Related example: You play a battle winner that's trying to remove my Egyptian EC from battle. I respond with Swift Horses followed by Wonders Forgotten. I didn't explicitly negate your battle winner, but by the time my enhancements resolve, the state of the battle/cards in battle is no longer correct for your battle winner to retry its special ability.
That's what you're missing. Hunger IS effectively interrupted because cards have to complete (i.e., JiP has to interrupt AND rfg) before other cards can take effect.I block with an Assyrian and play Captured by Assyria to grab the hero in battle and one in your territory. You negate CbA so I play Achan's Sin. CbA does not capture the hero in territory because it is rfg'd by the time it tries to re-resolve.

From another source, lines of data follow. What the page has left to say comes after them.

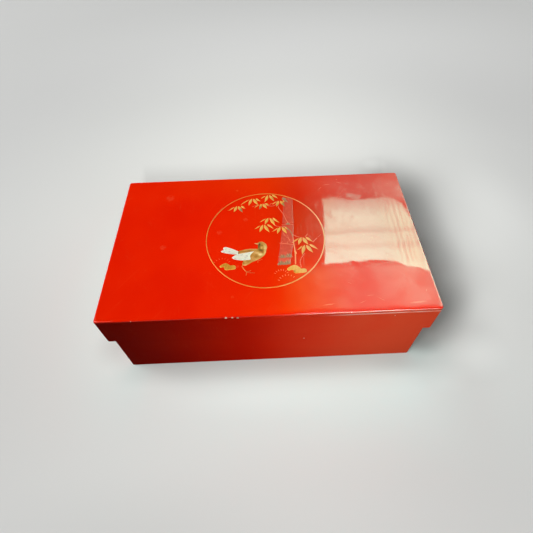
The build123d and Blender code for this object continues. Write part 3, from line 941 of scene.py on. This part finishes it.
# %% [markdown]
# ## Stones and grass
# Two pairs of low stones stand on the ground line. Each pair has a humped stone behind and a long
# flat one in front. The grass is only a fan of short dashes round each root, faint and pink.

# %% Outlines and places of the stones
HUMPED = (
    (-1, -0.3),
    (-0.55, 0.5),
    (0.1, 0.98),
    (0.62, 0.55),
    (1, -0.3),
    (0.3, -0.95),
    (-0.35, -0.7),
    (-0.8, -0.9),
)
FLAT = (
    (-1, -0.2),
    (-0.8, 0.5),
    (-0.2, 0.78),
    (0.4, 1),
    (0.85, 0.78),
    (1, 0.05),
    (0.86, -0.72),
    (0, -0.94),
    (-0.7, -0.98),
)
STONES = (  # middle, half length, half height, outline
    (-0.669, -0.560, 0.084, 0.044, HUMPED),
    (-0.587, -0.606, 0.094, 0.045, FLAT),
    (0.432, -0.658, 0.108, 0.056, HUMPED),
    (0.527, -0.718, 0.106, 0.043, FLAT),
)

# %% Stones
STONE_RISES = (0.16 * MM, 0.26 * MM)
parts, tones = [], []
for order, (x, y, half_length, half_height, shape) in enumerate(STONES):
    front = order % 2
    outline = loop(place(np.array(shape) * (half_length, half_height) + (x, y)), 96)
    rise = STONE_RISES[front]
    dome = lambda share, px, py: rise * np.maximum(1 - share**5, 0) ** 0.6
    part = mound(outline, place((x, y)), dome)
    parts.append(part)
    reach = RING_RADIUS * np.array((half_length, half_height))
    across, upward = ((part[0][:, :2] - place((x, y))) / reach).T
    away = np.hypot(across, upward)
    rim = np.clip(away, 0, 1) ** 2.5
    seam = np.exp(-(((away - 0.94) / 0.15) ** 2)) * np.clip(0.3 - across + 0.6 * upward, 0, 1)
    mottled = 0.10 * np.sin(9 * across + 5 * upward) * np.sin(7 * upward - 4 * across)
    pale = 0.70 + 0.12 * across if x > 0 else 0.12 + 0.34 * rim + 0.26 * front * np.clip(across, 0, 1)
    tones.append(pale + 0.10 * (x > 0) * upward + mottled - 0.80 * front * seam)
piece("stones", join(*parts), stone_gold, np.concatenate(tones), ["gold_stones"])

# %% Grass
TUFTS = (  # middle of each fan, its radius, first and last angle, and tone
    (0.230, -0.800, 0.115, 152, 32, 0.75),
    (0.320, -0.930, 0.148, 158, 46, 0.80),
    (-0.720, -0.560, 0.140, 150, 30, 0.25),
)
DASHES = 7
t = np.linspace(0, 1, 10)
dashes, dash_tone = [], []
for x, y, radius, first, last, tone in TUFTS:
    for fan in np.radians(np.linspace(first, last, DASHES)):
        way = np.array((math.cos(fan), math.sin(fan)))
        dashes.append(place((x, y)) + (RING_RADIUS * radius + (2.0 * t[:, None] - 1.0) * MM) * way)
        dash_tone.append([tone])
dash_half = 0.26 * MM * np.sin(np.pi * t**0.8)
grass = strokes(np.array(dashes), dash_half, height=0.08 * MM)
grass_tone = spread_tone(np.array(dash_tone) + 0 * t, len(dashes), len(t))
piece("grass", grass, faint_gold, grass_tone, ["gold_grass"])

# %% [markdown]
# ## The bird
# The bird stands on one leg and looks back over its shoulder. Its body is one outline drawn in to a
# point in the throat, from where every part of the outline is in sight. Low swellings raise the
# breast, the head and the thigh. Its tone is dark round the eye and down the throat, and bright at
# the nape and on the rim of the breast.

# %% The bird's outline and the marks on it
BODY = (  # from the crown round by the face, back, rump, thigh, belly, breast and nape
    (-0.078, -0.110),
    (-0.130, -0.130),
    (-0.130, -0.172),
    (-0.134, -0.228),
    (-0.133, -0.258),
    (-0.153, -0.256),
    (-0.281, -0.252),
    (-0.394, -0.271),
    (-0.478, -0.300),
    (-0.470, -0.340),
    (-0.393, -0.450),
    (-0.374, -0.484),
    (-0.390, -0.533),
    (-0.385, -0.563),
    (-0.354, -0.581),
    (-0.310, -0.566),
    (-0.227, -0.514),
    (-0.143, -0.478),
    (-0.081, -0.438),
    (-0.032, -0.386),
    (-0.008, -0.339),
    (0.002, -0.291),
    (0.018, -0.236),
    (0.006, -0.171),
    (-0.033, -0.126),
)
THROAT = (-0.112, -0.330)
EYE = (-0.103, -0.160)
EYE_RADIUS = 0.48 * MM
GOLD_MARKS = (  # place, half width and half height of a bell curve, and what it adds to the tone
    (-0.108, -0.166, 0.032, 0.036, -0.42),
    (-0.116, -0.225, 0.030, 0.050, -0.40),
    (-0.088, -0.290, 0.040, 0.038, -0.40),
    (-0.058, -0.325, 0.026, 0.034, -0.36),
    (-0.062, -0.192, 0.016, 0.018, -0.30),
    (-0.074, -0.238, 0.022, 0.022, 0.24),
    (-0.012, -0.236, 0.022, 0.056, 0.22),
    (-0.048, -0.250, 0.012, 0.060, -0.12),
    (-0.018, -0.335, 0.020, 0.040, 0.24),
    (-0.133, -0.345, 0.050, 0.018, 0.22),
    (-0.088, -0.368, 0.040, 0.014, 0.14),
    (-0.463, -0.325, 0.024, 0.022, -0.34),
    (-0.270, -0.288, 0.030, 0.014, -0.22),
    (-0.358, -0.304, 0.130, 0.014, -0.20),
    (-0.188, -0.258, 0.250, 0.010, 0.12),
    (-0.157, -0.325, 0.060, 0.022, 0.10),
    (-0.100, -0.380, 0.030, 0.020, 0.44),
    (-0.070, -0.357, 0.030, 0.030, 0.14),
    (-0.164, -0.405, 0.036, 0.034, -0.20),
    (-0.243, -0.385, 0.024, 0.040, -0.12),
    (-0.224, -0.420, 0.020, 0.020, 0.10),
    (-0.158, -0.464, 0.060, 0.016, 0.14),
    (-0.299, -0.500, 0.040, 0.020, -0.20),
    (-0.349, -0.505, 0.022, 0.018, 0.12),
    (-0.370, -0.528, 0.016, 0.026, -0.32),
    (-0.343, -0.566, 0.030, 0.014, 0.18),
)
SWELLINGS = (  # place, half width and half height of a bell curve, and how much it raises in mm
    (-0.148, -0.390, 0.090, 0.075, 0.10),
    (-0.068, -0.200, 0.060, 0.070, 0.06),
    (-0.348, -0.540, 0.040, 0.035, 0.05),
)

# %% Bird's body


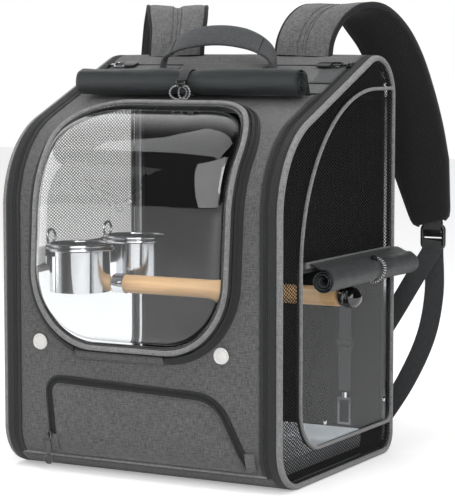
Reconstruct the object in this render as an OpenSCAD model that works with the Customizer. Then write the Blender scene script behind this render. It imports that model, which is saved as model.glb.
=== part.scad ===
// Bird travel carrier worn as a backpack: a soft-sided case with a domed front window,
// mesh and clear side walls, a perch, two food cups and a lift-out tray.
// Origin: middle of the base on the floor. +Z up, the front faces -Y, the wearer's side +Y.

/* [Case] */
// Width over the side piping
body_w = 330; // [290:5:360]
// Depth from the front panel to the back panel
body_d = 275; // [255:5:300]
// Height where the roof line would meet the front panel
shoulder_z = 343.6; // [325:1:360]
// Slope of the roof, degrees from level
roof_angle = 22.5; // [18:0.5:26]
// Rounding between the front panel and the roof
shoulder_r = 102; // [80:1:115]
// Rounding at the top of the back
crown_r = 45; // [35:1:55]
// Rounding at the bottom of the front
toe_r = 45; // [38:1:52]
// Rounding at the bottom of the back
heel_r = 22; // [18:1:30]
// Thickness of the padded fabric walls
wall_t = 4; // [3:0.5:6]

/* [Edges] */
// Width of the round piping along each side wall
piping_w = 6; // [4:0.5:8]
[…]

I'll do my best to explain without rehashing this, but browarod and Pol are definitely correct. When Player 1 plays Hunger, it activates, granting special initiative to Player 2 in battle. Player 2 plays a negate and discard last enhancement (the first part is the only part that really matters here), effectively stopping Hunger, and granting Player 1 initiative. Player 1 plays Joseph in Prison. Now what happens is that when Player 1 plays Joseph in Prison, the last enhancement played (the negate and discard last) gets interrupted, bringing Hunger back into battle. However, Hunger cannot reactivate before Joseph in Prison's ability completes. The last half of Joseph in Prison kicks in, removing all cards from play, before Hunger is allowed to kick back in.